The Generation Y Effect
Within the next 10 years, Generation Y will be your shop’s largest consumer demographic. They will also be driving less, buying fewer vehicles, and, quite possibly, completely altering the way the industry does business. All the aspects that make Generation Y (those currently 19–31 years in age) stand out from its predecessors—a focus on technology, the environment, social connectivity, etc.—are driving these would-be customers away from the auto industry, says Joe Vitale, global automotive sector leader for business consulting, advisory and research firm Deloitte.
“This generation views ownership of a vehicle not as a necessity, but as a distraction,” he says. “All of these factors suggest that ownership of a vehicle for Generation Y is less desirable than it was for previous generations.”
That doesn’t mean that repairers should concede defeat. Instead, many suggest a shift to appeal to three key areas of interest for Generation Y: hybrid repairs, electronic technologies and customer service.
According to a Deloitte study, Generation Y will be the largest car-buying group in the country within the next decade. At 80 million strong, the group is expected to make up 40 percent of vehicle purchases in the U.S. by 2023.
Howard Tullman has founded several companies that provide services to the automotive industry, including vehicle valuation information company CCC Information Services Inc. He says Generation Y does not have the emotional connection to cars compared to past generations. They value vehicle ownership much less because of more difficult and costly maintenance needs, rising insurance premiums and loss of social connectivity while driving. In addition, it’s become politically incorrect to regard vehicles as a statement of their identities
Tullman says driving has diminished over the last 10 years by 23 percent, while biking and walking have increased by 122 percent and 37 percent, respectively.
Tullman says fewer people are obtaining their driver’s licenses, too. The average age for acquiring a driver’s license has increased from 16.5 to 23 in the last decade. Meanwhile, more than 30 percent of 19-year-olds and 25 percent of the entire Generation Y demographic do not have driver’s licenses.
The dealer’s advantage
Auto dealers will alter their strategies in order to promote more sales among this group, which will also impact independent repairers, Tullman says. Vehicle sales will be based on convenience because Generation Y wants vehicle ownership to be as easy and financially predictable as possible.

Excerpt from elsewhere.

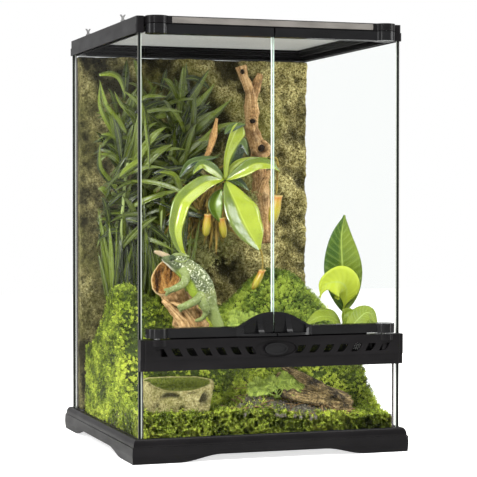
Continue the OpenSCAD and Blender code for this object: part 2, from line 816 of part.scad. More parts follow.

Auto dealers will offer more bundled packages along with vehicle sales to make car ownership more appealing—packages that include all maintenance needs, Tullman says. That will make the costs associated with vehicle ownership much more predictable and less burdensome for Generation Y consumers. Those prepaid maintenance bundles could connect consumers with dealerships for longer periods of time.
“Consumers will be more inclined to go to a dealer,” Vitale says. “If the dealers are able to provide high levels of service, trust and authenticity, there could definitely be downward pressure on independent repair shops.”
The independent solution
This doesn’t signal a doomsday for independent repairers, but it does mean that shops will need to begin focusing more heavily on hybrid repairs, electronic technologies and customer service.

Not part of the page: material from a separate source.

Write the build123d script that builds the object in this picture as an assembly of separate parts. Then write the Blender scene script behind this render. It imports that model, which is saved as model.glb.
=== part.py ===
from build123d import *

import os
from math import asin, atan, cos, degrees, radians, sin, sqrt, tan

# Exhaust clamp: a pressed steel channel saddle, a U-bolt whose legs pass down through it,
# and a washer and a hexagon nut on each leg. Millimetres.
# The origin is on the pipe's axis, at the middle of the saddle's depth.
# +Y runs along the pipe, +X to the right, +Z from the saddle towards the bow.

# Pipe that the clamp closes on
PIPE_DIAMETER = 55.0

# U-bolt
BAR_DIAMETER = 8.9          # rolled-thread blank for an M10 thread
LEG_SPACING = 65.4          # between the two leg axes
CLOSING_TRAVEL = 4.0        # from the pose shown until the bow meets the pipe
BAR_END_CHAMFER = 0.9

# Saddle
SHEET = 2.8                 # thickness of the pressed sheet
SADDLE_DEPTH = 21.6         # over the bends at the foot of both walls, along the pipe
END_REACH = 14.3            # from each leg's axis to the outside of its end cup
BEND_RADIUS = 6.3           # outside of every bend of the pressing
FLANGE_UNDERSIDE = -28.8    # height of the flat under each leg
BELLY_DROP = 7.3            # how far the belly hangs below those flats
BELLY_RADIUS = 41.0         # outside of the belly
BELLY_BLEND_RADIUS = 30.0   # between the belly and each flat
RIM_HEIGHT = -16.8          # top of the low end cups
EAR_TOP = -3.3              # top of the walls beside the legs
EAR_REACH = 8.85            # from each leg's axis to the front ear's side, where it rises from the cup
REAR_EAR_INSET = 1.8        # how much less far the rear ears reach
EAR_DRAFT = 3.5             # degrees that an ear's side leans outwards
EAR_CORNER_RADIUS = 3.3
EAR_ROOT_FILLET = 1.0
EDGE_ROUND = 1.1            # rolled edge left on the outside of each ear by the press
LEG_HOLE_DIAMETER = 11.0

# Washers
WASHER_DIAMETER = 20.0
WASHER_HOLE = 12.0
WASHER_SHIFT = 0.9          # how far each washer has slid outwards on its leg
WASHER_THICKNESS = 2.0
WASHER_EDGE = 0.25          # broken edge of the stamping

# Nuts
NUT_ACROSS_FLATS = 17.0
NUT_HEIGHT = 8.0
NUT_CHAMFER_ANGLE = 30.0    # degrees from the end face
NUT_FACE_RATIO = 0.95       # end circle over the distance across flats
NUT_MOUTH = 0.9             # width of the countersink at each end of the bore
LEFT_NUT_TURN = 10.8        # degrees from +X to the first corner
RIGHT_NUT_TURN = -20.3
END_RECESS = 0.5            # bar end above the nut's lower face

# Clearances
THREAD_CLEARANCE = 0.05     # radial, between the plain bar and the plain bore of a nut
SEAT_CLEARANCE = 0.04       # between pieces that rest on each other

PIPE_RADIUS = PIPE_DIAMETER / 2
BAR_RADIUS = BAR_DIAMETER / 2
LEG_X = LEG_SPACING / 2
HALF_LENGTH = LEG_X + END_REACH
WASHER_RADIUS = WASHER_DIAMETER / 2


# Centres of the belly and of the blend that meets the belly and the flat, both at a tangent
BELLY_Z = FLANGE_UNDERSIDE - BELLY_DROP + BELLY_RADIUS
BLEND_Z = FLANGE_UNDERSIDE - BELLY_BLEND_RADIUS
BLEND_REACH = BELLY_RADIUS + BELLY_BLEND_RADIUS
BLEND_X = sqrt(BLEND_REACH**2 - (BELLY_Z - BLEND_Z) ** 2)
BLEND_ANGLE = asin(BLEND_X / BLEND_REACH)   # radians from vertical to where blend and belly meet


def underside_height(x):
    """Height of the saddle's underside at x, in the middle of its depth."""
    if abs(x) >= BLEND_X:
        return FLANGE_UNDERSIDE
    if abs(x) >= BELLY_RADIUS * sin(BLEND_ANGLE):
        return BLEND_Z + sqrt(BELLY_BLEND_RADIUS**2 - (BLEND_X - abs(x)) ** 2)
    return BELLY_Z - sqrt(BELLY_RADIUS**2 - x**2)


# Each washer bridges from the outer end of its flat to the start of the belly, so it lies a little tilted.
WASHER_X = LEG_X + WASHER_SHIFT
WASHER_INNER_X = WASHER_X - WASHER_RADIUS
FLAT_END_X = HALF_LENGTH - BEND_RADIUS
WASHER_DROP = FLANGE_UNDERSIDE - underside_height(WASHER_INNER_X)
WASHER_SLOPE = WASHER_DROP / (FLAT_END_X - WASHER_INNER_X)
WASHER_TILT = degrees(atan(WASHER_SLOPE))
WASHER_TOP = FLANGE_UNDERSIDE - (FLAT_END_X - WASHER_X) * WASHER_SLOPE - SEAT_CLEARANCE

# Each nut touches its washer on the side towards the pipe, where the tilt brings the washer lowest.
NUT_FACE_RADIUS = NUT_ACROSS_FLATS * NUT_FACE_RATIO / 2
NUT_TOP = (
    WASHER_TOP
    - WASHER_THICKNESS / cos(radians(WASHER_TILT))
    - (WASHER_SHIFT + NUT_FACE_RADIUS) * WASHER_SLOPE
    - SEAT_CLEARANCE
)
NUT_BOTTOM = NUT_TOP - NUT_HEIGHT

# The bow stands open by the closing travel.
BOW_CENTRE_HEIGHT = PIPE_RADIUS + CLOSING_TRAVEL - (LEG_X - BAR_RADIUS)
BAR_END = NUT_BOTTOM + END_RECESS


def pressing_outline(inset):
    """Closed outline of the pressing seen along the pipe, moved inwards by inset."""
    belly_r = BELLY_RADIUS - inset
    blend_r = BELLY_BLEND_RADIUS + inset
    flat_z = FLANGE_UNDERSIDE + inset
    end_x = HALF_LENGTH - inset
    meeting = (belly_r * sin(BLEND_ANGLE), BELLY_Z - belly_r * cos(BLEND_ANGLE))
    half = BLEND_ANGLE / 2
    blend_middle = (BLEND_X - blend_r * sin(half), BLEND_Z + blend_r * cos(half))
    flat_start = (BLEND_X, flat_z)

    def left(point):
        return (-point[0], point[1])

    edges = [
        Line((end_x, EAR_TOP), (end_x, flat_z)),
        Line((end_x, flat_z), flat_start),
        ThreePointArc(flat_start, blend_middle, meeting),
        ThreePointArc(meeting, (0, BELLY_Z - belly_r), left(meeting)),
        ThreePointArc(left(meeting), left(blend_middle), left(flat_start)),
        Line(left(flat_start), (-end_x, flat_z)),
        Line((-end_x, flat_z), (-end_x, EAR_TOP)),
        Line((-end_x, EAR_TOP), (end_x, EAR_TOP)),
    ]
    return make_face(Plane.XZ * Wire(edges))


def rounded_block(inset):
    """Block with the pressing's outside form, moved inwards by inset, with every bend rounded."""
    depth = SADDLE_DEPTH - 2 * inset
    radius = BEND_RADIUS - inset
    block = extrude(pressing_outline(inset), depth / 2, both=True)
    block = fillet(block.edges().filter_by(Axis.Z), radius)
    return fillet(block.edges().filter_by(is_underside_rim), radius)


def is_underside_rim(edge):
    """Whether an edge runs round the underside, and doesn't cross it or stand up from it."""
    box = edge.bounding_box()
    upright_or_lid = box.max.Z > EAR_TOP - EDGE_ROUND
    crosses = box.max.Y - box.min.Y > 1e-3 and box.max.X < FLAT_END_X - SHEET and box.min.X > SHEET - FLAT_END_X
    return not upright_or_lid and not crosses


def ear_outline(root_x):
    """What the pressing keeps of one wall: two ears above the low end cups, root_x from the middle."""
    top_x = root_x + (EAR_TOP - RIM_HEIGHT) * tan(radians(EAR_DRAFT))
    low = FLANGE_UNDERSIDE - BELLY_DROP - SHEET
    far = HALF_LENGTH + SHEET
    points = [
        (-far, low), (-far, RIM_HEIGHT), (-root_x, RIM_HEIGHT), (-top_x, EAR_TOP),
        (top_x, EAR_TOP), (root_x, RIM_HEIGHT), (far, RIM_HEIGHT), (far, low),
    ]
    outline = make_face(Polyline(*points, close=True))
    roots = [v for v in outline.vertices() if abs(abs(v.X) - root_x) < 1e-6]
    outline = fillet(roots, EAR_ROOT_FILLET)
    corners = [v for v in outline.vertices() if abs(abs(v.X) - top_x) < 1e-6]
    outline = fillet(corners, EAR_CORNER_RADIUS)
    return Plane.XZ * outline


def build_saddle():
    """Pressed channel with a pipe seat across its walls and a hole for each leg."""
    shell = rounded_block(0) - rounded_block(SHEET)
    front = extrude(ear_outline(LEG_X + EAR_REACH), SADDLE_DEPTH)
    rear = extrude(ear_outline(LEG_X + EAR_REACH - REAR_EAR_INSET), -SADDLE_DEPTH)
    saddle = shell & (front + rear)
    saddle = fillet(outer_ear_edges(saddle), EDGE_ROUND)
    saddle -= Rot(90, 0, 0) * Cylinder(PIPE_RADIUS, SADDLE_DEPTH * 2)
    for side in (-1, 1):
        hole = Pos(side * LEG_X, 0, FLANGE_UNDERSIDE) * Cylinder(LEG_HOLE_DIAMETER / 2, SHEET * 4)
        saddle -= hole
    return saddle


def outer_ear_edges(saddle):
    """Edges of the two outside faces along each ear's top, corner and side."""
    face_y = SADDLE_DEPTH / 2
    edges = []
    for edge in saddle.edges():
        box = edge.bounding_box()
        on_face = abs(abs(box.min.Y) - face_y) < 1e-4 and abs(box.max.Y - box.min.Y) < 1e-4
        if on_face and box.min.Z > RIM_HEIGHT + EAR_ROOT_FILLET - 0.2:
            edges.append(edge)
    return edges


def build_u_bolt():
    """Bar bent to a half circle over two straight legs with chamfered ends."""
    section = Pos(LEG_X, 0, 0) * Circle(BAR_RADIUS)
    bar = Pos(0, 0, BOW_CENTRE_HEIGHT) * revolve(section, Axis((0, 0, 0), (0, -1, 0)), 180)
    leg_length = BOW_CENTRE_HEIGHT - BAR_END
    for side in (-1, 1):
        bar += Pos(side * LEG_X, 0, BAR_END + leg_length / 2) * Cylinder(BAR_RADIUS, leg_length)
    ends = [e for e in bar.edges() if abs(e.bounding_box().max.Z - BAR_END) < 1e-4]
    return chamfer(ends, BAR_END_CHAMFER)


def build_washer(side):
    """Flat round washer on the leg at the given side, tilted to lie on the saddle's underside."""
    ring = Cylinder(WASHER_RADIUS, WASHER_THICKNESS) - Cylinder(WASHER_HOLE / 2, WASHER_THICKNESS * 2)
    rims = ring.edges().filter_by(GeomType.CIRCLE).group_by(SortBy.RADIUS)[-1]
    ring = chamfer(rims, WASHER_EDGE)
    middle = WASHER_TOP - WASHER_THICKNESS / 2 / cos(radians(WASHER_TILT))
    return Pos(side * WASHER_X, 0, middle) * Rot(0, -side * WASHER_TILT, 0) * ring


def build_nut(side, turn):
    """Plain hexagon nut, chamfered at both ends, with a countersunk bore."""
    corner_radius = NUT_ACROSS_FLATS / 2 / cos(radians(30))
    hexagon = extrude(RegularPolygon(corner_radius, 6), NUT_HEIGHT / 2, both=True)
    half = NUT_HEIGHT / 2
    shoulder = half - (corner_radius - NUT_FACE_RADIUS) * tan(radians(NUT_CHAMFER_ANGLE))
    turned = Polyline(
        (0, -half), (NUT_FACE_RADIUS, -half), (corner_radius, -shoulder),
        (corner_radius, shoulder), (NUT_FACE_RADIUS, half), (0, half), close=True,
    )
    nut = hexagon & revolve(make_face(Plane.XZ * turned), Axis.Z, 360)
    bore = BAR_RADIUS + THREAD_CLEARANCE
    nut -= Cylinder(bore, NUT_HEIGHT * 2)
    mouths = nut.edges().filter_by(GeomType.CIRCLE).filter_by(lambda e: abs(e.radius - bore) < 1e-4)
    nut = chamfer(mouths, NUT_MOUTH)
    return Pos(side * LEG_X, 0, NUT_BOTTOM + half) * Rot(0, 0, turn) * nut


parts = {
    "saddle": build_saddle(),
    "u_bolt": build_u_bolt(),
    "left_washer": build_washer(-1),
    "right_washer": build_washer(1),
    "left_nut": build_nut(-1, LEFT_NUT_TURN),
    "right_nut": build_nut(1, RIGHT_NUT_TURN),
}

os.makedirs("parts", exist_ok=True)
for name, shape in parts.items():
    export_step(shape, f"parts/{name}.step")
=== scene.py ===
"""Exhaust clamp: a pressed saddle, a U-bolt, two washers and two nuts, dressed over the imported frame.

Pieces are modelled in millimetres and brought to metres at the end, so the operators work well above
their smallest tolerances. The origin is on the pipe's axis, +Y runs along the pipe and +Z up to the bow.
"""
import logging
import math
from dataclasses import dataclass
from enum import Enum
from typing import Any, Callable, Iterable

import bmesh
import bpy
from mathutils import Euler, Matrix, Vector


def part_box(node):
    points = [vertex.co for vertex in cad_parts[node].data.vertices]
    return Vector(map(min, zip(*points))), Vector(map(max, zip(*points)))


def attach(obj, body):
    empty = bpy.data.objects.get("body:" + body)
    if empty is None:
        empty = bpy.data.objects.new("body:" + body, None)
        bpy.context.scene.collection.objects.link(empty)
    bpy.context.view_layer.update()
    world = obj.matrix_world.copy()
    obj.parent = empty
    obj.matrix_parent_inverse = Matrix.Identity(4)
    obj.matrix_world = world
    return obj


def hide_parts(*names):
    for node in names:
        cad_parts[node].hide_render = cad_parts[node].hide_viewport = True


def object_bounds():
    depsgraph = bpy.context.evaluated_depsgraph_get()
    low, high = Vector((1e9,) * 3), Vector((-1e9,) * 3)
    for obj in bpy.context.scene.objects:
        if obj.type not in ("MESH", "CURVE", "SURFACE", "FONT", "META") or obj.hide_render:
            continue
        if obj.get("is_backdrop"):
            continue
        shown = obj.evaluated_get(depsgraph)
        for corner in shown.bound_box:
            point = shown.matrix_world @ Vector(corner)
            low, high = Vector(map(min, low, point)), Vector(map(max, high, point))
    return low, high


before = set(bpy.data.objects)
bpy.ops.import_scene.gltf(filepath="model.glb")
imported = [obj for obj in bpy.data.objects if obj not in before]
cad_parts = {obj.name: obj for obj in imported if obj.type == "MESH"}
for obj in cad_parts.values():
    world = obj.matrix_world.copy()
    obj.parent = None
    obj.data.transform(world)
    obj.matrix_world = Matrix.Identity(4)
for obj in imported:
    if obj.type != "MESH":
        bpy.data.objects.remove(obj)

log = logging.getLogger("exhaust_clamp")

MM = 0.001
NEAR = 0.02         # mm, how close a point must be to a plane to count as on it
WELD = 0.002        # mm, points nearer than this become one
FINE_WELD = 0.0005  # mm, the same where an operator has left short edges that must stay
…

Vehicles that do get purchased by Generation Y will be heavily equipped with the latest technological advances. Vitale says Generation Y prefers vehicles that include the newest safety systems, collision avoidance systems and Internet-based capabilities. And due to Generation Y’s environmental concerns, roughly 60 percent of them prefer vehicles with hybrid powertrains.
“We believe that this generation could be the tipping point in which we see a mass adoption of electrified vehicles,” Vitale says, noting it’s critical for every repair shop to be trained on proper repair and service for those models.
Vitale says impeccable customer service will be more essential than ever for shops to attract members of Generation Y to their business. Generation Y has a higher standard for customer service compared with other age groups. In fact, Vitale says the purchasing experience is three times more important to Generation Y than the actual product being purchased when selecting where to do business.
“Generation Y associates the service they receive with the brand. If [Generation Y] customers don’t get the experience they wanted, they won’t ever go back to that repair shop again,” Vitale says. “Repair shops that recognize that trend will have much more loyal customers,” a valuable benefit to maintain revenue amidst reduced repair volume.